CREATE TABLE managers NESTED TABLE employees STORE AS manager_employees_nt AS WITH recursive (empno, ename, job, mgr, manager_name) AS (SELECT empno, ename, job, mgr, ename FROM emp WHERE job = 'MANAGER' UNION ALL SELECT emp.empno, emp.ename, emp.job, emp.mgr, manager_name FROM emp, recursive WHERE emp.mgr = recursive.empno) SELECT manager_name, CAST(COLLECT(ename) AS vctab) employees FROM recursive WHERE job != 'MANAGER' GROUP BY manager_name
Now that his queries have worked through the basic syntax requirements and I can see some real results starting to come through, I become a little concerned he’s doing a lot of look-ups based on the elements in his collection and this route will be unnecessarily complicated. After a few minutes of wrangling about the details of his requirements and nature of the data I then suggest simplifying the materialized table without a collection.

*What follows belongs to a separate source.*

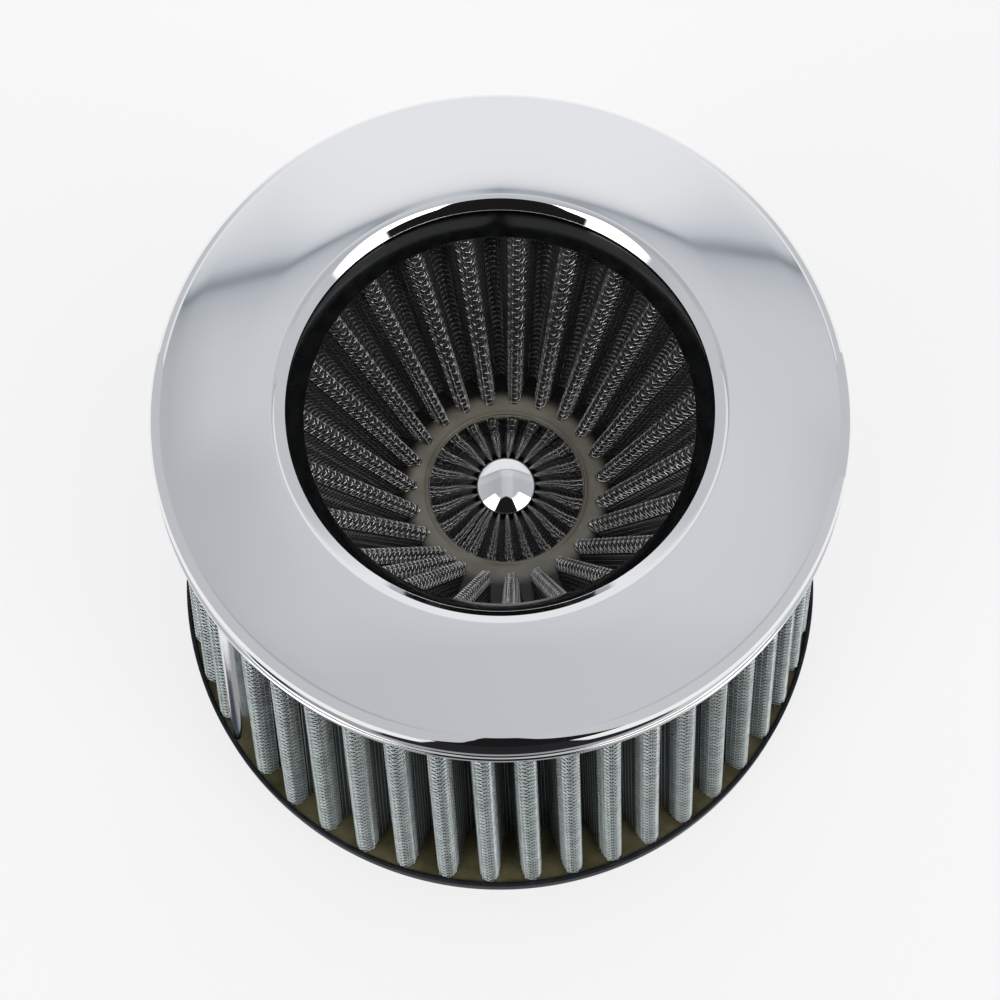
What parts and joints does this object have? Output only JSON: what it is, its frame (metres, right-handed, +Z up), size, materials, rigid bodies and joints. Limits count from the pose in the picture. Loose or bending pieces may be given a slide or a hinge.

CREATE TABLE managers AS WITH recursive (empno, ename, job, mgr, manager_name) AS (SELECT empno, ename, job, mgr, ename FROM emp WHERE job = 'MANAGER' UNION ALL SELECT emp.empno, emp.ename, emp.job, emp.mgr, manager_name FROM emp, recursive WHERE emp.mgr = recursive.empno) SELECT manager_name, ename FROM recursive WHERE job != 'MANAGER';
Then do the lookup values and subsequent aggregations using simple equality predicates and groups by.
SELECT m.managers, SUM(e.value1) val1_sum, SUM(e.value2) val2_sum FROM managers m LEFT JOIN lookup_table e ON e.ename = m.ename;
In retrospect, I suppose it is possible that spending more time digging through his requirements a few weeks ago could have led directly to this solution; but I’m glad we worked through the various combinations. He learned several new syntax techniques and different ways of looking at a problem. So, even though most of them proved unneeded in the end, I feel it was a useful exercise. I’ve given him more tools for his toolbelt. Hopefully I also taught him enough to know when and how to use them.
Moral of the story – It’s not enough to simply know 10 ways to tie a knot, it’s equally important to know why you shouldn’t use 9 of them.